Pretty much everything about what Jesus said in this passage goes against what our everyday norm in today’s world has turned into.

How often do you see cordial conversation, much less compassion, being shown between two people who disagree with each other politically? Have you read a comment section of pretty much any news article on Facebook lately? It’s a horrifying place to be. Imagine how difficult it would be to show love toward someone who is bullying you or mistreating you on a daily basis?

Yet, that is one of the many things that makes Jesus so incredible. Following him and putting his ways into practice is rarely the easy thing to do. But it’s always the right thing to do.

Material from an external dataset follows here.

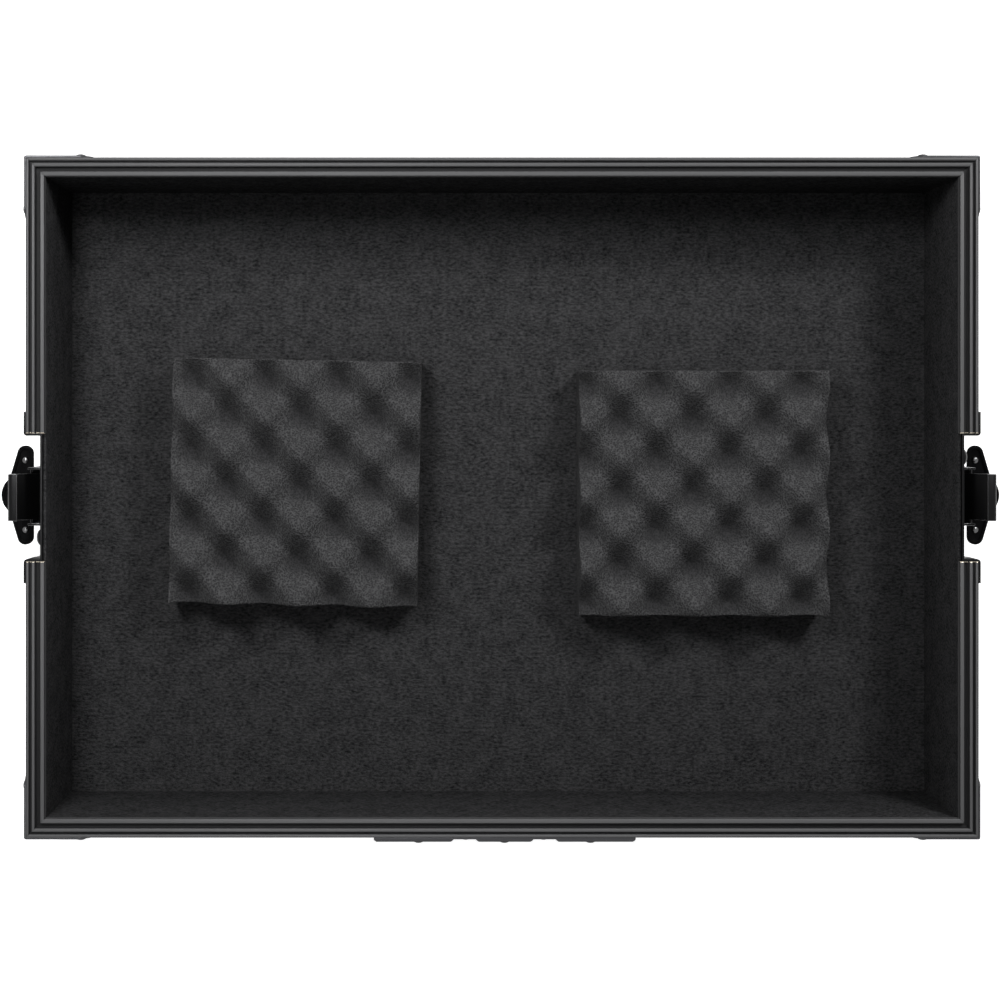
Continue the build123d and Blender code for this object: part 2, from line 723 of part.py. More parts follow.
def handle_bail():
    """Steel bail: two arms and a cross bar in one bend, with a spring barrel at each arm."""
    reach = bowl_length / 2 - barrel_gap - barrel_l / 2
    axis_z = rim_z - pivot_drop
    low = axis_z - bail_arm
    y = bowl_y - pivot_out
    angles = [radians(90 * number / bail_bend_runs) for number in range(bail_bend_runs + 1)]
    half = [(reach, axis_z - barrel_bore_r)]
    half += [(reach - bail_bend * (1 - cos(angle)), low + bail_bend * (1 - sin(angle))) for angle in angles]
    route = Polyline(*[(-x, y, z) for x, z in half], *[(x, y, z) for x, z in reversed(half)])
    section = Plane(origin=route @ 0, z_dir=route % 0) * RegularPolygon(bail_r, bail_sides)
    bail = sweep(section, path=route, transition=Transition.RIGHT)
    for sign in (-1, 1):
        bail += Pos(sign * reach, 0, 0) * pivot_bar(barrel_r, barrel_l)
    for sign in (-1, 1):
        hollow = Pos(sign * reach, 0, 0) * pivot_bar(barrel_bore_r, barrel_l - 2 * barrel_wall)
        bail -= hollow
    return bail - pivot_bar(pivot_pin_r + pivot_fit, bowl_length)


def handle_grip():
    """Rubber sleeve on the bail's cross bar, a little narrower at its middle."""
    half = grip_length / 2
    near = [(0, grip_waist_r), (grip_shoulder, grip_r), (half - grip_end_break, grip_r)]
    stations = near + [(half, grip_r - grip_end_break)]
    mirrored = [(-x, radius) for x, radius in reversed(stations[1:])]
    sleeve = Rot(0, 90, 0) * (turned(mirrored + stations, grip_sides) - Cylinder(bail_r, grip_length))
    return Pos(0, bowl_y - pivot_out, rim_z - pivot_drop - bail_arm) * sleeve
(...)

It’s not difficult to love the people who love you. As Jesus said, anybody can do that. But it is difficult to show love and compassion for people who treat you poorly.

At the end of the day, if you have accepted Jesus as your savior and walk with the Holy Spirit, we all have the ability to learn from what Jesus has taught us in this passage and watch how it will transform our lives.

Do not judge. Do not condemn. Just love. That’s what we’re taught to do, and that’s how we can change the world around us on a daily basis.